I was 13 years old when the first edition of the Junior Eurovision Song Contest hit screens across the continent. I was already an avid follower of the main contest and I was incredibly excited about the spin-off that would feature people of my age; more than ever I would be able to live through these kids and believe that it could be me up there living the dream. As someone in my early teens I was bang in the middle of the target audience for the show – so on paper, given how much I loved the adult version of Eurovision, it was maybe surprising that I completely detested it.
I think as somebody the same age as the contestants myself I was insulted that somebody somewhere thought that this garbage was what I wanted to watch. I felt patronised that all this kiddy-pop was being thrown at me as some sort of runner-up prize because the real contest was too beyond my years. After that first contest my interest rapidly declined, and I never again watched a contest in full. I had an awareness of what was happening and the songs that were doing well, and nothing I saw changed my opinion. Eventually, I just lost interest completely and wrote Junior Eurovision off as completely irrelevant.
I know that I wasn’t alone in feeling this way either. Viewing figures declined, broadcasters shafted the format to lesser channels and countries were dropping out in their droves; just a couple of years ago, Junior Eurovision was on life support, and it seemed like the plug was about to be pulled. Yet still a faithful core support group of Eurovision fans had faith in the format, and not only followed it with interest, but enjoyed it. Constantly I was told by these people that Junior Eurovision was changing, that it was given an unfair rap, and looked at for what it was it was a very good evening’s viewing. I certainly didn’t buy it: if I had no interest as a child, what hope was there for me as an adult?

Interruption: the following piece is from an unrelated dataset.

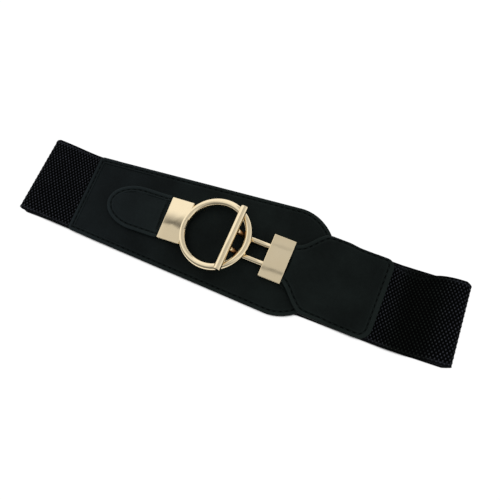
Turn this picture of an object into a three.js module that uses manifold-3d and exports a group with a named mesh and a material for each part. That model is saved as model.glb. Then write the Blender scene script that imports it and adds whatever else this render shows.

However, the more I was told by people that it was worth an explore, the more I was worn down. My interest was certainly piqued when I saw that countries were coming back to give this show another try, and new countries were throwing their hat into the ring for the first time. I listened to some of the songs (out of necessity much of the time since I needed to report on them), and found myself enjoying some of them, then enjoying more of them. Suddenly my protestations were becoming more feeble – “OK, it’s a decent song, and she’s a good performer, but it’s all so…JUNIOR” is a typical, pathetic example – and it’s only recently that I’ve truly seen what a new lease of life this contest has been given.
I think the main problem beforehand was a fundamental misunderstanding of the contest’s target audience. Children like music that is in the charts, and children watch and enjoy the adult contest – just think how many Eurovision artists, commentators and fans talk about fond memories they have of watching Eurovision with their family when they were little. Music does not have to be geared specifically towards children for children to enjoy it, and it so often misses the mark anyway. A major rule change a few years ago was the decision to allow professionals to help the children in the composition of the songs. To what extent they are “helped” of course is debatable, and Ben Robertson from our friends at ESC Insight wrote a great article about this recently, but in theory, a balance has been struck between allowing the kids to have their own voice, singing what they want to sing about, and making the songs themselves as professional and listenable as possible for junior and senior ears.
Whether it’s a conscious decision by the organisers or a coincidental collective decision by broadcasters, these kids have been allowed to perform music that they would listen to, and for the most part there is no pretence or pressure on them to be premature adults. They’re just kids, enjoying themselves, singing mostly good songs – not only is that more appealing to children themselves, surely the major target audience for this, but it’s much more palatable for adults as well.
Don’t get me wrong. I still feel slightly uneasy about adult Eurovision fans who follow this in the same way they do Eurovision proper, making Facebook posts about poor rehearsals, speculating about supposed sabotage in the running order and such. The contest is not made for us, and if you want Eurovision dolls to play with and make fight with one another, then you’ve got Eurovision proper for that, with grown-ups who are equipped to deal with that kind of pressure and obsession. Because let’s face it, some of the 14-15 year-olds in this contest would be more than capable of performing in the adult version, and not long ago I would have made the case for just lowering its age limit and ditching Junior completely. However, not all young adolescents have the maturity, stamina and steel to deal with the full-on setting of adult Eurovision; the Junior contest allows them to live their dream, whilst having fun in a much more supportive and nurturing atmosphere.
Yes, it’s taken a long, very bumpy decade, but finally Junior Eurovision has arrived and become what it should have been all along – simply a spin-off of Eurovision for young people, no complications or pretence beyond that. It’s been a long journey for me too, but I’ve actually become one of those fans advocating the contest and telling others they should give it a try. Indeed, that’s partly the purpose of this article. So if you’re not doing anything tonight, and you’ve never watched Junior Eurovision or, like myself, gave up on it long ago, why not give it a try? Don’t judge it alongside the adult version, because let’s face it, what could possibly compete? Just enjoy the music – because if you’re a Eurovision fan, it IS enjoyable – appreciate this unique platform for kids to do what they love and maybe spot some Eurovision stars of the future!